I really love the blood system in this game and how it encourages play that I would normally avoid. In order to level up your characters and have blood vials to recover health, you need to kill enemies. Not just kill them though, but find their exact weak point, which usually requires some precise aiming and distancing from the enemy. It all really comes together in a beautiful way, and it helps that every character is honestly useful and worth keeping alive and leveling up. Characters I wrote off as being uninterested in like Con ended up proving themselves very helpful and fun later on. I also really like the way levels will give you only a certain combinations of Smiths to start off with, which also encourages trying out guys you may have looked over, and being able to unlock other characters serves as a good reward for performing well as those characters. It becomes pretty clear as the game goes on that Dan is easily the most powerful and will probably be most people's preferred choice, especially as he gets upgraded, but I never really wrote off the other characters. Also, I don't think there's anything inherently wrong with one character being better than others in a single player game, in real life there are lot's of people better than me so it makes sense. (Side note: I think the solution to Donkey Kong 64's character management problem would have been to make it like Killer7's. Obviously this game came after that so it's a dumb suggestion, but I couldn't help but think about it).

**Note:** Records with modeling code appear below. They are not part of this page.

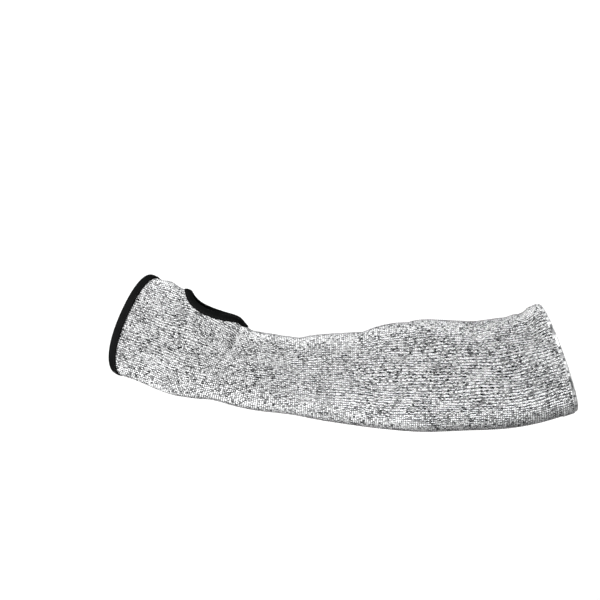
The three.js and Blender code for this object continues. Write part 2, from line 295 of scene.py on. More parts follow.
def holeEdge(turn):
    # the cut edge of the thumb hole: an egg whose wide end points at the hand opening
    along = holeMiddle - np.cos(turn) * sleeve["thumbHoleLength"] / 2
    share = np.sin(turn) * (1 + taper * np.cos(turn)) / widestShare
    reach = share * np.where(share < 0, sleeve["backReach"], sleeve["palmReach"])
    return along, angleRound(along, reach)


def inHole(along, angle, margin):
    # whether a place lies inside the egg grown by a margin
    cosine = (holeMiddle - along) / (sleeve["thumbHoleLength"] / 2 + margin)
    near = np.abs(cosine) < 1
    share = np.sqrt(np.clip(1 - cosine**2, 0, 1)) * (1 + taper * cosine) / widestShare
    wrapped = np.mod(angle, fullTurn)
    distance = thumbDistance(along, wrapped)
    return near & (distance > -share * (sleeve["backReach"] + margin)) & (
        distance < share * (sleeve["palmReach"] + margin)) & (wrapped < np.pi)


def slide(along, angle, direction, distance):
    # moves places over the surface by a distance in a direction, in short strides
    strides = 5
    for _ in range(strides):
        alongSlope, roundSlope, _normal = frameAt(along, angle)
        aa = (alongSlope**2).sum(-1)
        ar = (alongSlope * roundSlope).sum(-1)
        rr = (roundSlope**2).sum(-1)
        da = (direction * alongSlope).sum(-1)
        dr = (direction * roundSlope).sum(-1)
        scale = distance / strides / (aa * rr - ar * ar)
        along = along + scale * (da * rr - dr * ar)
        angle = angle + scale * (dr * aa - da * ar)
    return along, angle


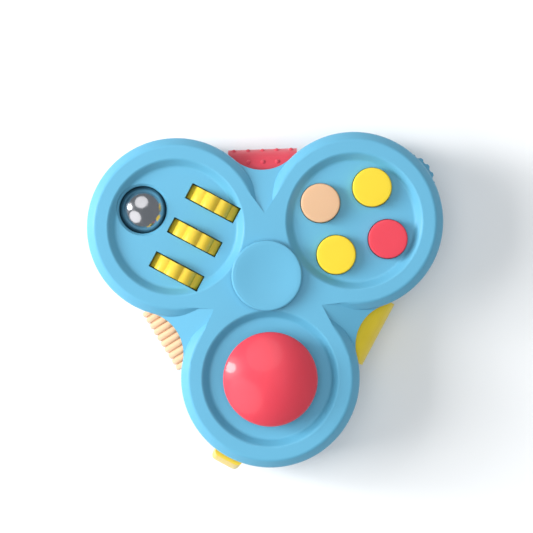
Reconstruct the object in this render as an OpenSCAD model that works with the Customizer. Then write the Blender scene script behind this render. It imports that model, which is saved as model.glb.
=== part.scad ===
// Three-lobed spinning fidget pad.
//
// The origin is on the spin axis, at the flat underside of the finger cap, with +Z out of the
// front face. The lobes point at 150, 30 and 270 degrees, and the hollows between them at 90,
// 210 and 330 degrees. Lobe 1 holds three rollers and a steel ball, lobe 2 four push buttons
// and an edge dial, lobe 3 a joystick and a rocker switch.

/* [Body] */
// Distance from the spin axis to the centre of each lobe
lobe_dist = 24.8; // [24.6:0.1:25]
// Radius of each lobe
lobe_r = 21.6; // [21.5:0.1:22]
// Radius of the hollow between two lobes
notch_r = 10; // [9.6:0.1:10.4]
// Thickness of the closed body, front face to back face
body_t = 20; // [20:0.1:20.4]
// Thickness of the side wall and of the back
wall = 1.8; // [1.6:0.1:1.8]
// Width of the bevel round both faces
bevel = 1.8; // [1:0.1:1.8]
// How far the gutter between two lobes drops at the hollow
gutter_drop = 2.4; // [1:0.1:2.6]
// Radius of the round dish in each lobe, at the front face
dish_r = 16.4; // [16.2:0.1:16.6]
// Radius of the flat floor of the dish
dish_floor_r = 14.7; // [14.7:0.1:15]
// Depth of the dish
dish_depth = 1.8; // [1.6:0.1:1.8]
// Thickness of the front under the dish
floor_t = 1.6; // [1.6:0.1:1.8]
// Distance of the three shell screws from the spin axis
screw_dist = 17.5; // [17.4:0.1:17.6]

/* [Hub] */
// Radius of the thumb and finger caps
cap_r = 8.5; // [8:0.1:9]
// Thickness of each cap
cap_t = 1.6; // [1.4:0.1:1.8]
// Gap between a cap and the body
cap_gap = 0.4; // [0.3:0.1:0.5]
// Outer radius of the bearing
bearing_r = 11; // [11:0.1:11]
// Bore radius of the bearing
bearing_bore_r = 4; // [4:0.1:4]
// Width of the bearing
bearing_w = 7; // [7:0.1:7]
// Number of bearing balls
ball_count = 7; // [6:1:8]

/* [Hollow pads] */
// Length of each pad along the edge
pad_len = 16.8; // [15:0.1:17]
// Distance of each pad's outermost line from the spin axis
pad_reach = 31; // [30:0.1:31.2]
// Radius of the bulge of each pad
pad_bulge_r = 5.7; // [5:0.1:5.8]

/* [Rollers and ball] */
// Distance of the roller axle from the spin axis
roller_u = 19.7; // [19.6:0.1:19.8]
// Spacing of the rollers along the axle
roller_pitch = 9.3; // [9:0.1:9.4]
// Outer radius of a roller
roller_r = 6.85; // [6.6:0.05:6.9]
// Width of a roller
roller_w = 3.6; // [2.6:0.1:3.6]
// Number of soft lobes on a roller
roller_lobes = 10; // [9:1:12]
// Length of a roller slot
slot_len = 13.1; // [13:0.1:13.3]
// Width of a roller slot
slot_w = 4.1; // [3.8:0.1:4.3]
// Distance of the steel ball from the spin axis
ball_u = 33.9; // [33.8:0.1:34]
// Radius of the steel ball
ball_r = 6; // [5.8:0.1:6]

/* [Buttons] */
// Radius of a button
button_r = 4.7; // [4.4:0.1:4.8]
// Distance of each button from the centre of its lobe
button_dist = 9.2; // [9.1:0.1:9.3]
// Height of a button top over the dish floor
button_proud = 2.3; // [1.8:0.1:2.6]

/* [Edge dial] */
// Radius of the dial over its teeth
dial_r = 7.5; // [7.3:0.1:7.6]
// Thickness of the dial
dial_t = 4.4; // [3.6:0.1:4.4]
// Number of teeth on the dial
dial_teeth = 20; // [16:1:20]
// How far the dial stands out of the lobe
dial_proud = 1.6; // [1:0.1:1.8]

/* [Joystick] */
// Radius of the joystick cap
stick_cap_r = 11.4; // [11:0.1:11.6]
// Height of the top of the joystick cap
stick_top_z = 28.8; // [28:0.1:29.4]
// Height of the tilt centre
tilt_z = 13; // [13:0.1:13]

/* [Rocker switch] */
// Length of the rocker along the edge
rocker_len = 7.4; // [6.8:0.1:7.5]
// Angle of the rocker to either side of upright
rocker_tilt = 14; // [10:1:14]

/* [Hidden] */

$fn = 96;

LOBES = [150, 30, 270];
HOLLOWS = [90, 210, 330];

blue = [0.42, 0.74, 0.87];
red = [0.93, 0.30, 0.36];
yellow = [0.96, 0.86, 0.25];
tan_tone = [0.93, 0.77, 0.61];
steel = [0.75, 0.76, 0.78];
grey = [0.35, 0.36, 0.38];

back_z = cap_t + cap_gap;
face_z = back_z + body_t;
split_z = back_z + body_t / 2;
dish_z = face_z - dish_depth;
ceil_z = dish_z - floor_t;
deck_z = back_z + wall;

// Distance from the spin axis to the centre of a hollow's arc
notch_dist = lobe_dist / 2 + sqrt(pow(lobe_r + notch_r, 2) - 3 * lobe_dist * lobe_dist / 4);
// Distance from the spin axis to the point where two lobe rims cross
gutter_start = lobe_dist / 2 + sqrt(pow(lobe_r + 0.1, 2) - 3 * lobe_dist * lobe_dist / 4);
gutter_end = notch_dist - notch_r;
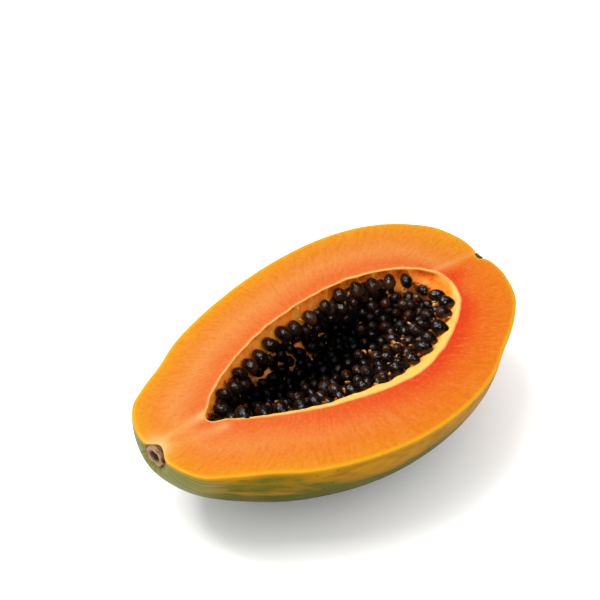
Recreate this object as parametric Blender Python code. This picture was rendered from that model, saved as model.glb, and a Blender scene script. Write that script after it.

Visually, this game is unmatched. Every part of it looks immaculate, and the use of fixed camera angles is genius. I've realized as time goes on that games with fixed-camera angles weren't like that by accident, it wasn't because they didn't figure out how to be Mario 64, it's that it allowed deliberate camera movement and composition. I have a new found appreciation for it. While I'm talking about presentation I might as well bring up how good the voice acting is, because I think it's incredible. I feel like this is the kind of game that if it released now the voice acting would be a lot more generic and more typical of Japanese games with English dubs, but the performances and cast here is perfect for this game. Just going through the character select TV and hearing each Smith's voice line is enough to prove this.

At this point I'm just saying obvious shit. "The music is good", "The gibberish voices are good", "The use of different art styles in different chapters is fun", "I want to own every Travis shirt", it's all been said and done. But seriously, playing this game was a level of pure enjoyment I haven't had in a while, I tried to stretch out my time with it as much as I could because I didn't want it to be over. It's good to know I'm still able to have these sorts of experiences with a game.